‘Exercise Physiologists are Movement Health experts who use exercise for the prevention and management of chronic disease or injury.’
An Accredited Exercise Physiologist (AEP) is a University qualified allied health professional who has met the accreditation requirements set out by Exercise and Sports Science Australia (ESSA).
About Exercise Physiology
Next to your GP, an AEP is the most important person to have in your health care team (bias alert!). An AEP’s skillset is positioned at the intersection of health science, the science of physical activity and the psychology of behaviour change. This powerful mix is an asset for anyone looking to engage positively with their health. AEP’s have no time for the ‘body beautiful’ narrative driven by the fitness industry as they prefer to help people better understand their health, explore creative ways for building physical capacity and supporting them as they work towards meaningful goals. When working with an AEP expect to develop knowledge about your disease or injury and explore strategies that you can use to manage your health. Whether it’s mobilising and strengthening an ankle post sprain or utilising aerobic exercise to help manage the neuropsychiatric symptoms of dementia an AEP is here to help. Increasing health literacy and participating in regular exercise/physical activity are some of the most profoundly positive things you can do for your health, rehabilitation and wellbeing, and an AEP is your key to unlocking this.
AEP’s work in a variety of settings in the Australian healthcare system, as Allied Health Professionals they are registered with Medicare, the Department of Veteran Affairs and Work Cover, as well as being recognised by a large number of private health insurers.
‘The Pilates Method of Physical and Mental Conditioning is an intelligent approach to Movement Health.’
An exercise system that focuses on intelligent movement; the Pilates method can be helpful in the management of musculoskeletal and neuromuscular injury.

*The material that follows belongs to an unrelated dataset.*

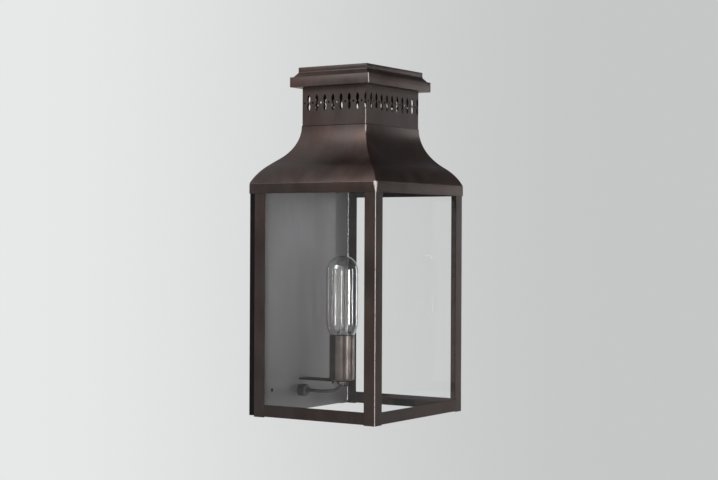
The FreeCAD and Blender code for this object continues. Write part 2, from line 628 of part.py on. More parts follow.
LEAD_R = 0.35
leads = []
for bend in (bends[0], bends[-1]):
    flat = Vec(bend[0], bend[1] - LAMP_Y, 0)
    near = flat * (2.6 / flat.Length)
    far = flat * ((flat.Length + 0.1) / flat.Length)
    leads.append(rod(LEAD_R, (near.x, LAMP_Y + near.y, STEM_PRESS + 0.6),
                     (far.x, LAMP_Y + far.y, CAGE_LOW - 0.8)))
save("lead_wires", Part.makeCompound(leads))

# ---- cable gland ------------------------------------------------------------------------------------
gx, gz = GLAND
FLEX_R = 2.6
gland = rod(GLAND_THREAD_R, (gx, PLATE_BACK + 6, gz), (gx, PLATE_FRONT, gz))
gland = gland.fuse(hexagon(16.0, (gx, PLATE_FRONT, gz), "y", -4.0))
gland = gland.fuse(rod(6.2, (gx, PLATE_FRONT - 4, gz), (gx, PLATE_FRONT - 6.5, gz))).removeSplitter()
SEAL_R = 4.4
gland = gland.cut(rod(SEAL_R, (gx, 0, gz), (gx, -40, gz)))
save("gland_body", gland)
lock = hexagon(16.0, (gx, PLATE_BACK, gz), "y", 4.0).cut(rod(GLAND_THREAD_R, (gx, -20, gz), (gx, 0, gz)))
save("gland_locknut", lock)
dome_front = PLATE_FRONT - 12.0
dome = rod(8.4, (gx, PLATE_FRONT - 4, gz), (gx, dome_front, gz))
dome_edge = [e for e in dome.Edges if abs(e.BoundBox.YMax - dome_front) < 0.01]
dome = dome.makeFillet(3.0, dome_edge)
for k in range(6):
    turn = math.radians(60 * k)
    cx, cz = gx + 9.4 * math.cos(turn), gz + 9.4 * math.sin(turn)
    dome = dome.cut(rod(1.6, (cx, -60, cz), (cx, 0, cz)))
dome = dome.cut(rod(6.2, (gx, PLATE_FRONT, gz), (gx, PLATE_FRONT - 6.5, gz)))
dome = dome.cut(rod(SEAL_R, (gx, PLATE_FRONT, gz), (gx, -60, gz)))
save("gland_nut", dome)
save("gland_seal", tube(SEAL_R, FLEX_R, (gx, PLATE_FRONT - 1, gz), (gx, dome_front, gz)))

# ---- flex: from the gland's seal up into the lampholder's nipple ------------------------
route = [(gx, -18.0, gz), (gx, -28.0, gz), (-4.4, -45.0, 27.2), (0.0, -64.2, 29.0),
         (0.0, -72.25, 33.65), (0.0, -76.9, 41.7), (0.0, -76.9, 51.0)]


def tube_path(points):
    """Straight runs joined by tangent arcs, each as large as its two runs allow."""
    corners = [Vec(*p) for p in points]
    edges = []
    here = corners[0]
    radii = []
    for before, at, after in zip(corners, corners[1:], corners[2:]):
        arriving, leaving = (at - before), (after - at)
        shorter = min(arriving.Length, leaving.Length)
        turn = arriving.getAngle(leaving)
        if turn < 1e-4:
            continue
        cut = 0.45 * shorter
        radius = cut / math.tan(turn / 2)
        radii.append(radius)
        first = at - arriving.normalize() * cut
        last = at + leaving.normalize() * cut
        bisector = (last - at).normalize() + (first - at).normalize()
        middle = at + bisector.normalize() * (radius / math.cos(turn / 2) - radius)
        edges.append(Part.LineSegment(here, first).toShape())
        edges.append(Part.Arc(first, middle, last).toShape())
        here = last
    edges.append(Part.LineSegment(here, corners[-1]).toShape())
    print("flex bend radii:", ["%.1f" % r for r in radii])
    return Part.Wire(edges)


path = tube_path(route)
section = Part.Wire(Part.makeCircle(FLEX_R, Vec(*route[0]), Vec(0, 1, 0)))
flex = path.makePipeShell([section], True, False)
print("flex volume %.1f, section x length %.1f, length %.1f"
      % (flex.Volume, math.pi * FLEX_R ** 2 * path.Length, path.Length))
save("flex", flex)

# the two cores that fan out inside the holder to its terminal screws
CORE_R = 0.8
core_start = route[-1][2] + CORE_R
cores = [rod(CORE_R, (side * 1.0, route[-1][1], core_start), (side * 6.2, LAMP_Y, INSERT_LOW - 2.2))
         for side in (-1, 1)]
save("flex_cores", Part.makeCompound(cores))
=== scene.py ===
"""Outdoor wall lantern: finishes and fine pieces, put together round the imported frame.

Everything is in metres in the frame's own axes: +X right as you face the wall, +Y into
the wall, +Z up, with the origin between the four wall fixings.
"""
import math

import bmesh
import bpy
import numpy as np
from mathutils import Matrix, Vector


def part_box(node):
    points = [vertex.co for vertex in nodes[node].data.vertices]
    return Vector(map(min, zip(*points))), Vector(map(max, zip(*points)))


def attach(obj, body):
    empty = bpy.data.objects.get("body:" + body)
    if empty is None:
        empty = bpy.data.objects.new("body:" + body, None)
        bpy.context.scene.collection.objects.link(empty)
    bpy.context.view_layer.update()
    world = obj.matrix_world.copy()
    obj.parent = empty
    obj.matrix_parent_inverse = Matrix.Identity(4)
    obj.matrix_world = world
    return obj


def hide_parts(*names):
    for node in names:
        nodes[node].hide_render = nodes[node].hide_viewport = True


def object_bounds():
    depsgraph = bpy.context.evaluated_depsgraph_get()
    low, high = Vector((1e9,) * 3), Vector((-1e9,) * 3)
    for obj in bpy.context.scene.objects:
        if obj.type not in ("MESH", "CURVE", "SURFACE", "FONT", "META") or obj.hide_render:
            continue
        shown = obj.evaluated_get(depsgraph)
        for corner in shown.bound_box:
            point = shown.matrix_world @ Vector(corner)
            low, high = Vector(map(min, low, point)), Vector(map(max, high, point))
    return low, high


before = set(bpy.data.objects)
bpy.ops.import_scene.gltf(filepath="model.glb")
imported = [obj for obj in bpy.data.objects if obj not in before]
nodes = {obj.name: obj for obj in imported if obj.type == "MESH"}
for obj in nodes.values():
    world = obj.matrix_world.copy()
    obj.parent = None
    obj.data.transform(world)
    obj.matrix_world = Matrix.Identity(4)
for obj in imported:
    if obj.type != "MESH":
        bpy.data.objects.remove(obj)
cad_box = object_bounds()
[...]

Pilates sessions can have a fitness/wellness or rehabilitation focus depending on individual needs and the teachers background.

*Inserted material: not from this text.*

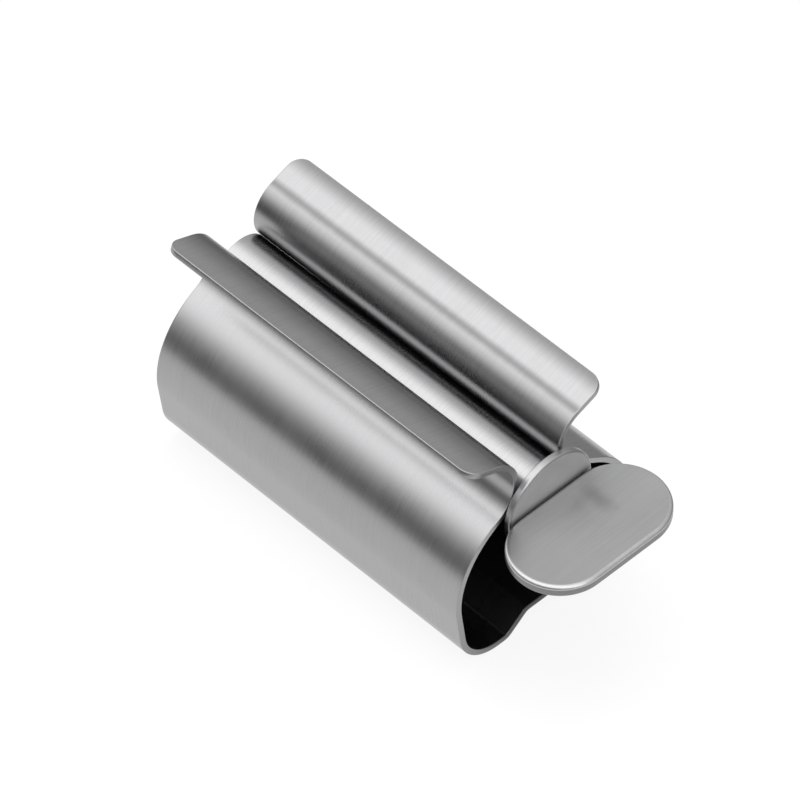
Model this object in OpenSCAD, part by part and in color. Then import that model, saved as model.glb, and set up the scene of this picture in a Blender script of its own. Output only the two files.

Joseph Pilates was born in Germany in 1883 and as a child experienced a variety of illnesses, because of this he dedicated himself to exercise and improving his physical condition. Joe trained as a gymnast and boxer; he also studied yoga, body-building and martial arts. When World War One started Joe was working in England as a circus performer and was subsequently interned. With lots of time and a population of idle interns to work with he began to integrate his exercise experiences into what he called ‘Contrology’. Following the war Joe migrated to New York where he established the first Pilates studio and spent the rest of his life evolving his ideas. This was the beginnings of what is now referred to as Pilates. Today Pilates is practised all around the world as a way to rehabilitate after an injury or surgery, enhance sports performance, increase wellness, improve posture and bring joy to exercise.

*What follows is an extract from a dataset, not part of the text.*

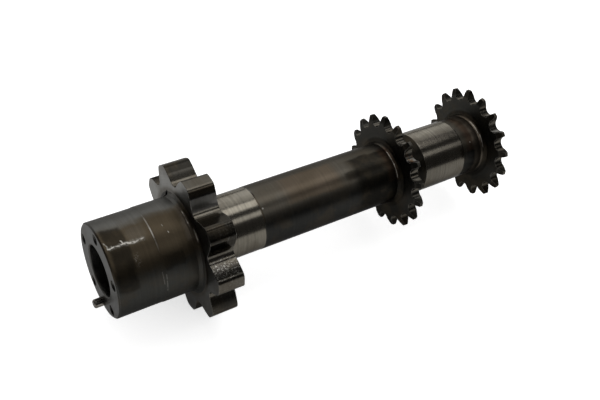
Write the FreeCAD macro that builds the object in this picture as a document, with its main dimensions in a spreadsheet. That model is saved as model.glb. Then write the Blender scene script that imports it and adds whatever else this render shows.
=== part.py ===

The goals of the Pilates method are; development of a strong/stable core, increased flexibility and improved whole-body strength. Pilates exercises focus on body alignment, emphasise movement precision and explore the infinite possibilities of combining the power of the body and mind. Pilates is gentle enough for pregnant women and challenging enough for the elite athlete and is an unparalleled exercise system that improves strength, flexibility, co-ordination and control.
‘Remedial Massage Therapists are Movement Health body-workers who assess and treat muscles, tendons, ligaments and connective tissue to assist in rehabilitation, pain and injury management.’
A Remedial Massage therapist must have a good knowledge of anatomy, physiology and pathophysiology and use this knowledge to provide safe, effective treatments.
Remedial Massage Benefits
A Remedial Massage is an outcome focused manual therapy treatment where the therapist uses a variety of techniques such as deep tissue work, trigger point therapy and stretching with the aim of creating favourable conditions for the body to return to normal health after injury. Remedial Massage aims to address muscular tension and length promoting a return to optimal body alignment. Blood and Lymphatic circulation also responds well to Remedial Massage and this can positively affect any scarring or adhesions that may result from an injury.